Tudo o que cerca a Petrobras envolve ainda mais riscos de reacender interesses no retrocesso. Todas as soluções envolvendo soberania energética, retomada do desenvolvimento e um papel social que era fundamental para nossa industrialização envolvem o fim do PPI (preço de paridade de importação), retomada de refinarias e uma remodelação profunda do modelo que impera desde Temer e Pedro Parente. Antes, no entanto, era preciso desarmar a bomba eleitoreira da desoneração – e há aqui mais uma vez o argumento do rombo nas contas públicas, do qual Haddad habilidosamente lança mão sempre que pode. Depois, ainda, a renovação do Conselho de Administração. Os incomodados serão acionistas, especialmente estrangeiros, donos dos vultosos dividendos, e mais de 400 empresas que hoje importam gasolina para revenda. A grita será mais uma vez sentida. Mas é, além de tudo, algo anunciado em campanha. E virá.
A dança lenta e circular, bolero sem fim, é imprescindível para fortalecer politicamente um governo de esquerda que ganhou uma eleição por pequena margem de votos, sem maioria no Parlamento (talvez o pior de todos os tempos), sem os governos dos Estados mais ricos da Federação, sem a aprovação (!?) militar… É certo que teve mais apoio popular do que as forças mais retrógradas de nossa história, mas estas não se resumem à laia bolsonarista.

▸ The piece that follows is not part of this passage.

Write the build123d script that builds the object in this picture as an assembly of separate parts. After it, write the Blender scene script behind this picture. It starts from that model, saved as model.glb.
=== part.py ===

Há os beneficiados pelo golpe, pelas desregulamentações de Temer, pela política econômica de Guedes… É preciso manter a estabilidade de um governo que chegou questionando, na figura de Lula e do PT, toda a desigualdade estrutural secular que nos impõe a sobrevivência nas margens, a dor da exclusão e da pobreza.
Não se reconstruirá o país com canetadas e bravatas. Muita coisa foi feita em dois meses de trabalho. E os caminhos apontados são os prometidos. A hora dos ruminantes parece ter passado, mas séculos de atraso e vícios persistem vivos: temos uma elite que sempre pode se aliar às matilhas e às boiadas.